I partecipanti hanno raccomandato al Governo congolese di «a) adottare una strategia militare adattata a quella del nemico; b) rafforzare la sorveglianza all’interno delle FARDC, per smascherare gli infiltrati e i traditori; c) continuare il lavoro di identificazione degli autori dei massacri e d) accelerare le inchieste relative alle persone sospettate». Alla Comunità Internazionale, i partecipanti hanno chiesto di «aprire un’inchiesta internazionale sui massacri commessi».

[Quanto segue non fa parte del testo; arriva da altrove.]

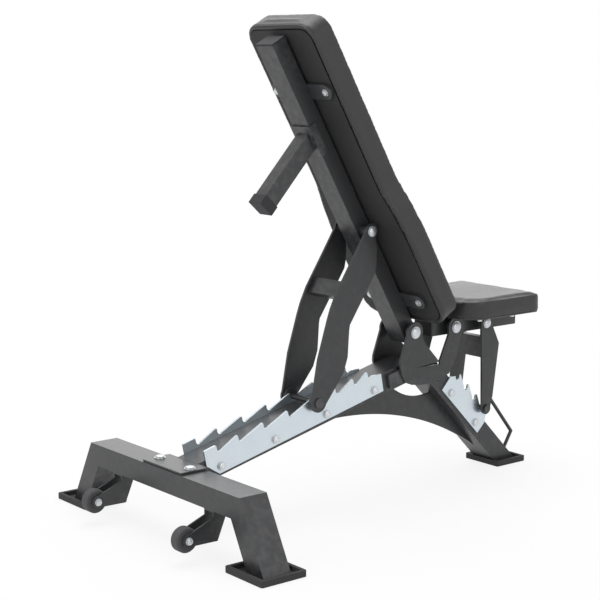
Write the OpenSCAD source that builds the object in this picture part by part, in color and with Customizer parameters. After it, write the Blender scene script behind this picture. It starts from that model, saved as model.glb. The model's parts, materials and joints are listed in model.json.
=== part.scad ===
// Adjustable weight bench: back and seat on ladders, transport wheels.
// Millimetres, +Z up, +X towards the seat, origin on the floor under the
// middle of the bench's box.

/* [Floor frame] */
// Length of the crossbeam's top face across the bench
beam_w = 576; // [480:5:680]
// Crossbeam tube, front to rear
beam_d = 70; // [50:1:90]
// Crossbeam tube, top to bottom
beam_h = 50; // [40:1:60]
// Height of the crossbeam's top face
beam_top = 154; // [135:1:190]
// Splay of the crossbeam's legs from upright
leg_splay = 28; // [15:1:35]
// Wall of every tube
tube_wall = 3; // [2:0.5:4]

/* [Feet] */
// Front foot, front to rear
front_foot_l = 115; // [100:1:140]
// Front foot, across the bench
front_foot_w = 126; // [110:1:150]
// Rear foot, front to rear
rear_foot_l = 101; // [95:1:130]
// Rear foot, across the bench
rear_foot_w = 116; // [100:1:150]
// Height of the foot's raised rim
foot_h = 14; // [10:1:22]
// Width of the foot's raised rim
foot_rim = 9; // [6:1:14]

/* [Spine and rear leg] */
// Width of the spine and rear leg tubes
spine_w = 75; // [60:1:90]
// Depth of the spine and rear leg tubes
spine_h = 50; // [40:1:60]
// Slope of the spine
spine_slope = 13.6; // [8:0.2:20]
// Slope of the rear leg
rear_slope = 45.6; // [38:0.2:55]
// Distance from the crossbeam's front to the middle of the rear foot
rear_foot_x = 1037; // [900:1:1200]
// Thickness of the centre gusset
gusset_t = 8; // [5:1:12]

/* [Ladders] */
// Thickness of the ladder plates
ladder_t = 5; // [4:0.5:8]
// Height of a tooth tip over its notch
tooth_h = 16; // [12:0.5:20]
// Pitch between the notches of the seat ladder
seat_pitch = 41.5; // [34:0.5:50]
// Diameter of the locking rods
rod_d = 12; // [8:0.5:16]

/* [Pivots] */
// Distance from the crossbeam's front to the back pivot
pivot_x = 702; // [650:1:760]
// Height of the back pivot
pivot_z = 380; // [350:1:420]
// Thickness of the pivot plates
pivot_plate_t = 6; // [4:0.5:10]
// Gap between the spine and each pivot plate
pivot_gap = 8; // [6:0.5:14]
// Shank diameter of the pivot bolts
pivot_bolt_d = 14; // [10:0.5:18]
// Radial running clearance on every pivot
run_fit = 0.06; // [0.02:0.01:0.1]
// Radial clearance of fixed bolts in their holes
bolt_fit = 0.25; // [0.1:0.05:0.5]
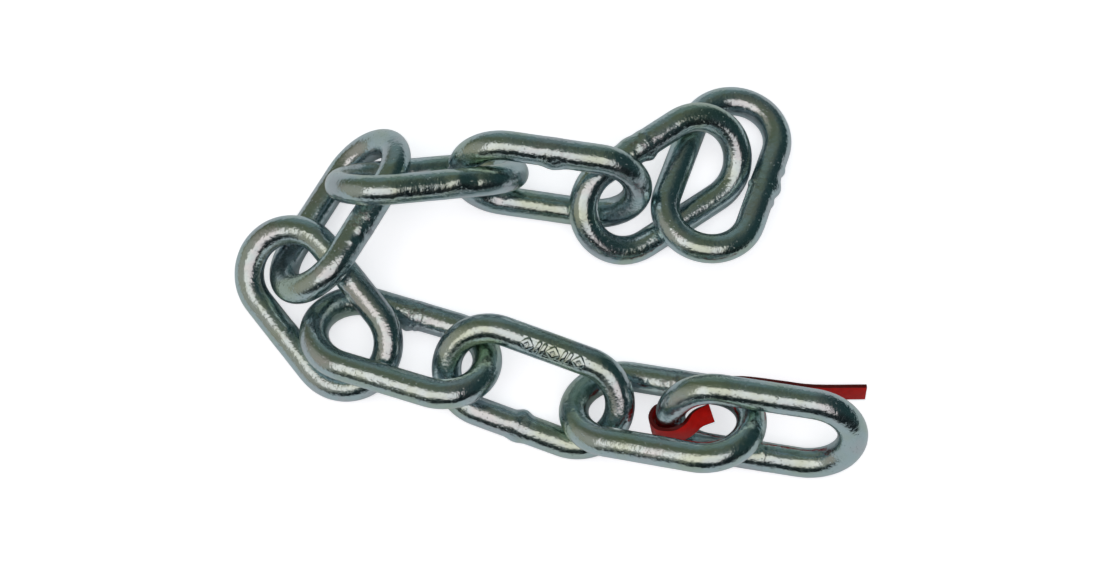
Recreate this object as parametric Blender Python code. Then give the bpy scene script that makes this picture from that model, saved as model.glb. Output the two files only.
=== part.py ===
"""Ten welded links of zinc-plated iron chain lying in a loose heap, with a red plastic tie strap.

Blender 4.5, metres, +Z up, +X to the right, -Y towards the front. The floor is z = 0.
"""

import math

import bmesh
import bpy
import numpy as np
from mathutils import Euler, Vector

MM = 0.001

# The chain's wire and link
WIRE = 8.0 * MM
INNER_LENGTH = 40.0 * MM
INNER_WIDTH = 16.0 * MM
WELD_SWELL = 1.05        # the weld's diameter over the wire's, half way along one rail
WELD_REACH = 4.0 * MM    # how far from the weld's middle the swelling runs out

# How finely a link is cut
BOW_STEPS = 12
RAIL_STEPS = 6           # even, so that one ring sits at the weld
WIRE_RESOLUTION = 4      # 12 sides

# Each link's centre on the floor in mm, the heading of its long side, the rise of its far end
# and its lean about the long side in degrees, and the rail that carries the weld (1 is the left one).
LAYOUT = {
    "link_01": (47.5, 28.5, -110, 11, -1, 1),
    "link_02": (30.5, 25.0, 34, 0, 30, 1),
    "link_03": (0.0, 24.0, -7, -5, 70, 1),
    "link_04": (-33.0, 24.0, 11, -16, -61, -1),
    "link_05": (-57.0, 15.0, 60, -1, -46, -1),
    "link_06": (-62.5, -10.0, -51, -5, 19, -1),
    "link_07": (-40.0, -21.0, -18, 5, -27, 1),
    "link_08": (-4.5, -32.0, -20, -2, 32, -1),
    "link_09": (29.5, -40.5, -13, 16, -29, 1),
    "link_10": (55.5, -43.5, -9, 0, 61, -1),
}

# How the links settle on each other
CLEARANCE = 0.3 * MM     # least gap between two pieces
LOOSEST = 0.8 * MM       # widest gap between a link and the next
SETTLE_ROUNDS = 60
FINE_STEPS = 6           # points of the settling line for each step of the drawn one

# The strap: its middle line in mm from the tail to the other end, and the way its inner face looks.
# It stands on edge behind link_10, passes under link_09 and wraps link_10's left bow.
STRAP_WIDTH = 5.0 * MM
STRAP_THICK = 1.2 * MM
STRAP_STEPS = 4          # cuts between two points of the route
STRAP_ROUTE = [
    ((85.5, -31.7, 2.6), (0.0, -0.87, 0.50)),
    ((71.0, -31.7, 2.6), (0.0, -0.87, 0.50)),
    ((62.0, -30.6, 2.6), (0.0, -0.87, 0.50)),
    ((52.0, -29.4, 2.6), (0.0, -0.87, 0.50)),
    ((45.0, -29.9, 2.6), (0.0, -0.87, 0.50)),
    ((40.5, -32.0, 2.7), (0.1, -0.86, 0.50)),
    ((36.8, -35.0, 3.1), (0.2, -0.82, 0.55)),
    ((33.6, -37.3, 5.2), (0.2, -0.75, 0.63)),
    ((30.8, -38.0, 7.8), (0.3, -0.72, 0.63)),
    ((28.3, -38.9, 9.2), (0.72, -0.51, 0.47)),
    ((27.1, -41.1, 10.3), (0.96, -0.10, 0.27)),
    ((27.3, -43.2, 11.6), (0.94, 0.34, 0.0)),
    ((28.7, -45.1, 12.9), (0.67, 0.69, -0.27)),
    ((31.1, -45.8, 14.1), (0.22, 0.85, -0.47)),
    ((33.6, -45.5, 14.8), (-0.29, 0.79, -0.54)),
    ((36.3, -44.1, 15.0), (-0.50, 0.55, -0.65)),
    ((38.9, -41.3, 14.2), (-0.30, 0.40, -0.87)),
    ((42.6, -39.6, 13.0), (0.0, 0.20, -0.98)),
]

ZINC = (0.40, 0.43, 0.41, 1.0)
RED = (0.42, 0.012, 0.012, 1.0)


def clear_scene():
    for old in list(bpy.data.objects):
        bpy.data.objects.remove(old, do_unlink=True)


def material(name, colour, roughness, metallic):
    made = bpy.data.materials.new(name)
    made.use_nodes = True
    shader = made.node_tree.nodes["Principled BSDF"]
    shader.inputs["Base Color"].default_value = colour
    shader.inputs["Roughness"].default_value = roughness
    shader.inputs["Metallic"].default_value = metallic
    made.diffuse_color = colour
    return made


def link_line(weld_side, finer=1):
    """The centre-line of one flat link, its long side along X, with the wire's radius at each point."""
    bow = (INNER_WIDTH + WIRE) / 2
    half = (INNER_LENGTH + WIRE) / 2 - bow
    places = []
    for side in (1, -1):
        for step in range(RAIL_STEPS * finer):
            along = half * (1 - 2 * step / (RAIL_STEPS * finer))
            places.append(side * Vector((along, bow, 0)))
        for step in range(BOW_STEPS * finer):
            turn = math.pi * step / (BOW_STEPS * finer)
            places.append(side * Vector((-half - bow * math.sin(turn), bow * math.cos(turn), 0)))
    weld = Vector((0, weld_side * bow, 0))
    nearness = [max(0.0, 1 - (place - weld).length / WELD_REACH) for place in places]
    return [(place, WIRE / 2 * (1 + (WELD_SWELL - 1) * near)) for place, near in zip(places, nearness)]


def attitude(heading, rise, lean):
    """A link's rotation from its three angles in degrees."""
    return Euler((math.radians(lean), -math.radians(rise), math.radians(heading)), "XYZ")


def placed_lines():
    """Each link's centre-line, turned and put where LAYOUT says, as rows of x, y, z and radius."""
    lines = []
    for x, y, heading, rise, lean, weld_side in LAYOUT.values():
        turned = attitude(heading, rise, lean).to_matrix()
        centre = Vector((x * MM, y * MM, 0))
        rows = [(*(turned @ place + centre), radius) for place, radius in link_line(weld_side, FINE_STEPS)]
        lines.append(np.array(rows))
    return lines


def shortest(first, second):
    """The shortest step from a point of the first line to a point of the second."""
    steps = second[None, :, :3] - first[:, None, :3]
    return steps.reshape(-1, 3)[(steps ** 2).sum(2).argmin()]


def misfit(step, linked):
    """How far two links must close up, or move apart where it is negative."""
    gap = np.linalg.norm(step) - WIRE
    if gap < CLEARANCE:
        return gap - CLEARANCE
    return max(0.0, gap - LOOSEST) if linked else 0.0


def settled_lines():
    """The centre-lines once each link lies on the floor and hooks its neighbours without touching them."""
    lines = placed_lines()
    for _ in range(SETTLE_ROUNDS):
        for line in lines:
            line[:, 2] -= (line[:, 2] - line[:, 3]).min()
        for one, first in enumerate(lines):
            for other, second in enumerate(lines[one + 1:], one + 1):
                step = shortest(first, second)
                move = step * misfit(step, other == one + 1) / np.linalg.norm(step) / 2
                first[:, :2] += move[:2]
                second[:, :2] -= move[:2]
    return lines


def middle_of(lines):
    """The point on the floor under the middle of the heap's outline."""
    strap_line = [(*(Vector(place) * MM), 0) for place, _ in STRAP_ROUTE]
    points = np.concatenate([*lines, strap_line])
    low = (points[:, :2] - points[:, 3:]).min(axis=0)
    high = (points[:, :2] + points[:, 3:]).max(axis=0)
    return Vector((*(low + high) / 2, 0))


def mesh_of(curve_object):
    """Turns a curve object into a mesh object of the same name."""
    graph = bpy.context.evaluated_depsgraph_get()
    mesh = bpy.data.meshes.new_from_object(curve_object.evaluated_get(graph))
    name = curve_object.name
    bpy.data.objects.remove(curve_object)
    made = bpy.data.objects.new(name, mesh)
    mesh.name = name
    bpy.context.collection.objects.link(made)
    return made


def link(name, centre, heading, rise, lean, weld_side, finish):
    """One closed round-wire link, a little thicker at its weld."""
    curve = bpy.data.curves.new(name, "CURVE")
    curve.dimensions = "3D"
    curve.bevel_depth = WIRE / 2
    curve.bevel_resolution = WIRE_RESOLUTION
    spline = curve.splines.new("POLY")
    spline.use_cyclic_u = True
    line = link_line(weld_side)
    spline.points.add(len(line) - 1)
    for point, (place, radius) in zip(spline.points, line):
        point.co = place.to_4d()
        point.radius = radius / curve.bevel_depth
    drawn = bpy.data.objects.new(name, curve)
    bpy.context.collection.objects.link(drawn)
    made = mesh_of(drawn)
    made.location = centre
    made.rotation_euler = attitude(heading, rise, lean)
    made.data.materials.append(finish)
    for face in made.data.polygons:
        face.use_smooth = True
    return made


def smooth_route(route, steps):
    """Points and facings along a smooth curve through the route's own points."""
    ends = [route[0]] + route + [route[-1]]
    rows = [(Vector(place) * MM, Vector(facing)) for place, facing in ends]
    smooth = []
    for before, start, end, after in zip(rows, rows[1:], rows[2:], rows[3:]):
        for step in range(steps):
            t = step / steps
            smooth.append([
                (2 * b + (c - a) * t + (2 * a - 5 * b + 4 * c - d) * t ** 2 + (3 * b - a - 3 * c + d) * t ** 3) / 2
                for a, b, c, d in zip(before, start, end, after)
            ])
    smooth.append(list(rows[-1]))
    return smooth


def strap(name, finish):
    """A flat strip that follows its route, with square cut ends."""
    route = smooth_route(STRAP_ROUTE, STRAP_STEPS)
    shape = bmesh.new()
    rings = []
    for index, (place, facing) in enumerate(route):
        along = route[min(index + 1, len(route) - 1)][0] - route[max(index - 1, 0)][0]
        across = along.cross(facing).normalized() * STRAP_WIDTH / 2
        through = across.cross(along).normalized() * STRAP_THICK / 2
        corners = (across + through, through - across, -across - through, across - through)
        rings.append([shape.verts.new(place + corner) for corner in corners])
    for ring, following in zip(rings, rings[1:]):
        for corner in range(4):
            after = (corner + 1) % 4
            shape.faces.new((ring[corner], ring[after], following[after], following[corner]))
    shape.faces.new(reversed(rings[0]))
    shape.faces.new(rings[-1])
    bmesh.ops.recalc_face_normals(shape, faces=shape.faces)
    mesh = bpy.data.meshes.new(name)
    shape.to_mesh(mesh)
    shape.free()
    made = bpy.data.objects.new(name, mesh)
    bpy.context.collection.objects.link(made)
    mesh.materials.append(finish)
    return made


def main():
    clear_scene()
    lines = settled_lines()
    zinc = material("zinc_plated_iron", ZINC, 0.28, 1.0)
    pieces = []
    for (name, row), line in zip(LAYOUT.items(), lines):
        centre = Vector(line[:, :3].mean(axis=0))
        pieces.append(link(name, centre, *row[2:], zinc))
    pieces.append(strap("tie_strap", material("red_plastic", RED, 0.35, 0.0)))
    heap = bpy.data.objects.new("heap", None)
    bpy.context.collection.objects.link(heap)
    heap.location = -middle_of(lines)
    for piece in pieces:
        piece.parent = heap


main()
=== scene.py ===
"""Looks of a loose heap of iron chain: ten zinc-plated links and a red plastic tie strap."""

import math

import bpy
import numpy as np
from bpy.props import FloatProperty, FloatVectorProperty, PointerProperty
from mathutils import Matrix, Vector


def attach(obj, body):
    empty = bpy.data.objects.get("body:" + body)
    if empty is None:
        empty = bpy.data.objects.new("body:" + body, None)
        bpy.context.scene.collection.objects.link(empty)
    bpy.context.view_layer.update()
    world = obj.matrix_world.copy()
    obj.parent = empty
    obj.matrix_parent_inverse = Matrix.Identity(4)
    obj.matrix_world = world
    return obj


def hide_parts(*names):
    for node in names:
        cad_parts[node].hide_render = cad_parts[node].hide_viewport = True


bl_info = {
    "name": "Chain heap",
    "version": (1, 0, 0),
    "blender": (4, 5, 0),
    "location": "3D View > Sidebar > Chain",
    "description": "Makes the welded links, the tie strap and the studio round them",
    "category": "Object",
}

MM = 0.001

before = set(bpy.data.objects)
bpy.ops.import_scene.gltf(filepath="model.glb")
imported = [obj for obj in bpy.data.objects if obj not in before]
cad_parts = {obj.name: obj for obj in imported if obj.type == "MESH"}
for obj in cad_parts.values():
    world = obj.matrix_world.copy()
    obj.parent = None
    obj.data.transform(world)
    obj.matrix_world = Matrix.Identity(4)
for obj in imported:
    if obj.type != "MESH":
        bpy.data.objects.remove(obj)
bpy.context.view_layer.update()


def linear(code):
    """A colour's sRGB hex value as linear red, green and blue."""
    levels = [int(code[at:at + 2], 16) / 255 for at in (1, 3, 5)]
    return [
        level / 12.92 if level <= 0.04045 else ((level + 0.055) / 1.055) ** 2.4
        for level in levels
    ]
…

Operazione rimpatrio volontario: il rifiuto del M23
A proposito dell’ex Movimento del 23 marzo (M23), il 16 dicembre, in collaborazione con il governo ugandese, il governo congolese ha tentato una prima operazione di rimpatrio volontario dei 330 ex combattenti del M23 già amnistiati e disposti al rientro nella RDCongo, ma ancora presenti a Bihanga, in Uganda, dove erano fuggiti dopo la loro sconfitta in novembre 2013. Il campo militare di Bihanga ospitava un totale di 1.678 combattenti del M23. L’operazione non è ben riuscita perché, sui 330, si è riusciti a rimpatriarne solo 120. Tutti gli altri presenti a Bihanga sono fuggiti, rifiutando di essere rimpatriati, apportando come motivi il timore per la loro sicurezza qualora fossero rimpatriati e il non rispetto delle dichiarazioni di Nairobi. In realtà, dietro questo rifiuto c’è la volontà di far pressione sul governo congolese, per ottenere vantaggi finora non raggiunti, quali la concessione dell’amnistia anche ai capi politici e militari del movimento, anche se ricercati dalla giustizia per avere commesso crimini di guerra e crimini contro l’umanità, l’integrazione nell’esercito nazionale congolese e, infine, l’inserimento degli esponenti politici nella vita politica del Paese. Nel caso in cui non riuscisse ad ottenere tali vantaggi, il M23 potrebbe preparare una nuova ribellione, con la complicità di alcuni ufficiali dell’esercito congolese, in collaborazione con le ADF ugandesi e con l’appoggio del Ruanda e dell’Uganda.
Per evitarlo, il governo congolese dovrebbe fare tutti gli sforzi necessari per accelerare la procedura della concessione dell’amnistia a tutti i membri del M23 che ne soddisfino i requisiti, procedere al rimpatrio volontario degli amnistiati e facilitare la loro adesione al programma nazionale di Disarmo, Smobilitazione e reinserimento sociale (DDR). Per quanto riguarda i membri del M23 che non possono usufruire dell’amnistia, per avere commesso crimini di guerra, crimini contro l’umanità e gravi violazioni dei diritti umani, il Governo congolese dovrebbe assicurarsi che siano portati a termine i loro dossier giudiziari, si emettano i necessari mandati di arresto nei loro confronti e si inoltrino le richieste di estradizione.